Disk	Disk Pool Full	Events-based	An alert is generated when a disk pool(s) reaches the high water mark. An alert policy based on Disk Pool Full condition generates an alert only when the used capacity of the disk pool reaches the high water mark.
	Disk Volume Down	Events-based	An alert is generated when the selected disk volume(s) is down.
	Low Disk Volume Capacity	Periodic	An alert is generated when a disk volume capacity is running below the threshold limit.
	Primary Server Unreachable	Events-based	An alert is generated when OpsCenter loses contact with the primary server. This alert condition means that the connection between OpsCenter and the managed NetBackup primary server is lost. It does not necessarily mean that NetBackup backups are not working.

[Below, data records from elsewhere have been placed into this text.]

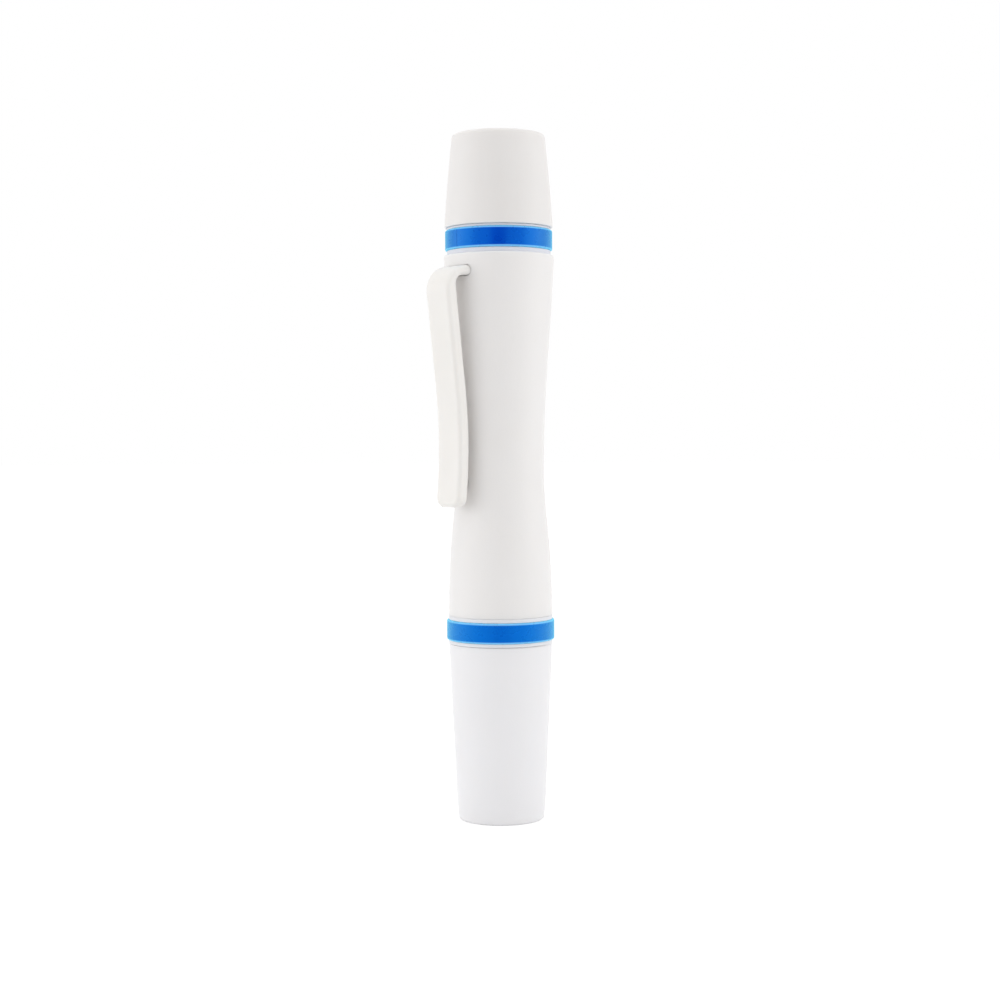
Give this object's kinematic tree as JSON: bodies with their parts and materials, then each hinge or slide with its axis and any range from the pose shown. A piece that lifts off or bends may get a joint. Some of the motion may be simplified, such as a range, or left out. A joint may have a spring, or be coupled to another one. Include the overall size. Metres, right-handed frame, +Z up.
{
  "type": "lens cleaning pen",
  "caption": "Compact two-cap lens cleaning pen: waisted barrel with pocket clip, soft brush under the long cap, dished carbon cleaning tip under the short cap.",
  "frame": {"origin": "centre of the brush cap's flat end, the face that the pen stands on", "axes": "+Z up the pen's axis from the brush cap to the tip cap; -Y is the front; the pocket clip stands 50 degrees round from the front towards -X"},
  "size_m": [0.0193, 0.0181, 0.105],
  "materials": {
    "shell_white": "smooth moulded white plastic, satin",
    "clip_white": "smooth moulded warm white plastic, satin",
    "collar_grey": "smooth moulded cool white plastic, satin",
    "ring_blue": "glossy moulded blue plastic",
    "stem_black": "satin black plastic",
    "tip_rubber": "soft matt black elastomer",
    "chamois_black": "fine suede loaded with carbon",
    "sponge_carbon": "open-cell foam loaded with carbon powder",
    "ferrule_metal": "bright drawn aluminium",
    "plug_resin": "amber casting resin",
    "bristle_hair": "soft natural hair, tapered strands"
  },
  "bodies": {
    "brush_cap": {"brush_cap": "shell_white"},
    "brush_ring": {"brush_ring": "ring_blue"},
    "barrel": {"barrel": "shell_white", "tip_collar": "collar_grey", "tip_stem": "stem_black", "tip_head": "tip_rubber", "tip_chamois": "chamois_black", "brush_collar": "collar_grey", "brush_ferrule": "ferrule_metal", "bristle_plug": "plug_resin", "bristles": "bristle_hair"},
    "clip": {"clip": "clip_white"},
    "tip_ring": {"tip_ring": "ring_blue"},
    "tip_cap": {"tip_cap": "shell_white", "carbon_cup": "stem_black", "carbon_sponge": "sponge_carbon"}
  },
  "joints": [
    {"name": "brush_cap_pull", "type": "slide", "parent": "brush_cap", "child": "brush_ring", "axis": [0, 0, 1], "range_m": [0, 0.026]},
    {"name": "brush_cap_twist", "type": "hinge", "parent": "brush_ring", "child": "barrel", "pos_m": [0, 0, 0.02934], "axis": [0, 0, 1], "continuous": true},
    {"name": "clip_flex", "type": "hinge", "parent": "barrel", "child": "clip", "pos_m": [-0.00567, -0.00476, 0.0839], "axis": [-0.6428, 0.766, 0], "range_deg": [0, 5], "stiffness_Nm_per_rad": 0.45},
    {"name": "tip_cap_twist", "type": "hinge", "parent": "barrel", "child": "tip_ring", "pos_m": [0, 0, 0.08885], "axis": [0, 0, 1], "continuous": true},
    {"name": "tip_cap_pull", "type": "slide", "parent": "tip_ring", "child": "tip_cap", "axis": [0, 0, 1], "range_m": [0, 0.014]}
  ]
}
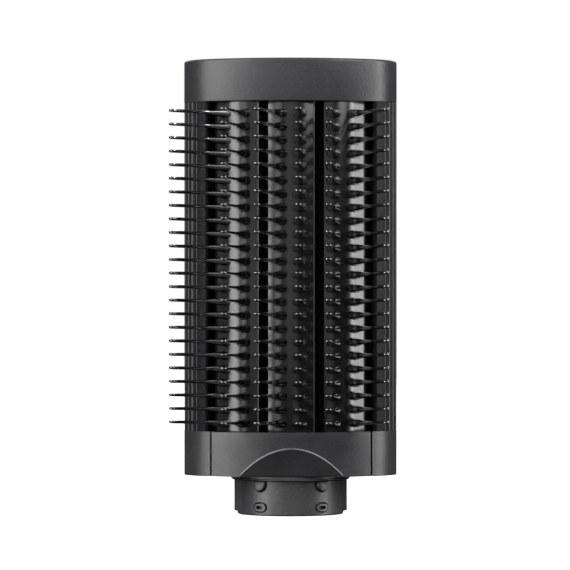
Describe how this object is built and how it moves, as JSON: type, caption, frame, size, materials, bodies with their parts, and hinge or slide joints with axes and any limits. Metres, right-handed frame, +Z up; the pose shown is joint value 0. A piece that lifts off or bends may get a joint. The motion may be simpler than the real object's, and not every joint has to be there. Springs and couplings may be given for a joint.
{
  "type": "smoothing brush head for a hot air styler",
  "caption": "Oval smoothing-brush head with leaning flat bristles over glossy beds, upright air slots, and a keyed push-on plug with sprung detents.",
  "frame": {"origin": "on the plug's axis, at the plug's bottom rim", "axes": "+Z up the plug's axis to the end cap, bristles towards -Y, +X to the right seen from the bristle side"},
  "size_m": [0.0726, 0.0616, 0.145],
  "materials": {
    "shell": "charcoal satin moulding with a fine grain",
    "bed": "polished black",
    "bristle": "polished black nylon",
    "plug": "dark satin, glass-filled",
    "inner": "heat-resistant, matt black",
    "rubber": "moulded seal",
    "silicone": "red-brown heat-resistant gasket",
    "shield": "rolled sheet",
    "screw": "zinc-plated",
    "spring": "spring wire"
  },
  "bodies": {
    "head": {"plug_tube": "plug", "coupling_flange": "plug", "inlet_sleeve": "plug", "inlet_seal": "rubber", "keeper_ring": "plug", "plug_screws": "screw", "flow_straightener": "inner", "duct_gasket": "silicone", "base_housing": "shell", "front_fascia": "shell", "base_screws": "screw", "lower_bulkhead": "inner", "side_panel_left": "shell", "side_panel_right": "shell", "rear_casing": "shell", "heat_shield": "shield", "air_duct": "inner", "plenum_baffle": "inner", "cross_frame": "inner", "tie_rods": "screw", "bed_left": "bed", "bed_centre": "bed", "bed_right": "bed", "bristle_strip_1": "bristle", "bristle_strip_2": "bristle", "bristle_strip_3": "bristle", "bristle_strip_4": "bristle", "bristle_strip_5": "bristle", "bristle_strip_6": "bristle", "bed_screws_lower": "screw", "bed_screws_upper": "screw", "cap_plate": "inner", "end_cap": "shell", "detent_spring_front_left": "spring", "detent_spring_front_right": "spring", "detent_spring_back_left": "spring", "detent_spring_back_right": "spring"},
    "detent_front_left": {"detent_button_front_left": "plug"},
    "detent_front_right": {"detent_button_front_right": "plug"},
    "detent_back_left": {"detent_button_back_left": "plug"},
    "detent_back_right": {"detent_button_back_right": "plug"}
  },
  "joints": [
    {"name": "detent_front_left_press", "type": "slide", "parent": "head", "child": "detent_front_left", "axis": [-0.5736, -0.8192, 0], "range_m": [-0.0011, 0], "stiffness_N_per_m": 600, "springref_m": 0.0004, "deforming": ["detent_spring_front_left"]},
    {"name": "detent_front_right_press", "type": "slide", "parent": "head", "child": "detent_front_right", "axis": [0.5736, -0.8192, 0], "range_m": [-0.0011, 0], "stiffness_N_per_m": 600, "springref_m": 0.0004, "deforming": ["detent_spring_front_right"]},
    {"name": "detent_back_left_press", "type": "slide", "parent": "head", "child": "detent_back_left", "axis": [-0.5736, 0.8192, 0], "range_m": [-0.0011, 0], "stiffness_N_per_m": 600, "springref_m": 0.0004, "deforming": ["detent_spring_back_left"]},
    {"name": "detent_back_right_press", "type": "slide", "parent": "head", "child": "detent_back_right", "axis": [0.5736, 0.8192, 0], "range_m": [-0.0011, 0], "stiffness_N_per_m": 600, "springref_m": 0.0004, "deforming": ["detent_spring_back_right"]}
  ]
}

	Lost Contact with Media Server	Events-based	An alert is generated when OpsCenter loses contact with the media server.
	Appliance Hardware Failure	Events-based	An alert is generated in case of OpsCenter Appliance hardware failure.
Others	Service Stopped	Events-based	An alert is generated when the selected appliance hardware fails. You can set this alert condition to monitor your NetBackup or deduplication appliance hardware.
	Job Policy Change	Events-based	An alert is generated when a policy attribute for a job policy is changed. Multiple alerts are generated if multiple attributes are changed for a job policy See Additional information on job policy change condition. If you select a particular job policy, only the selected job policy is monitored for change. If you do not select any job policy, all the job policies are monitored for changes.
	OpsCenter Tuning	Events-based	An alert is generated when the currently allocated memory parameters are less than the recommended ones.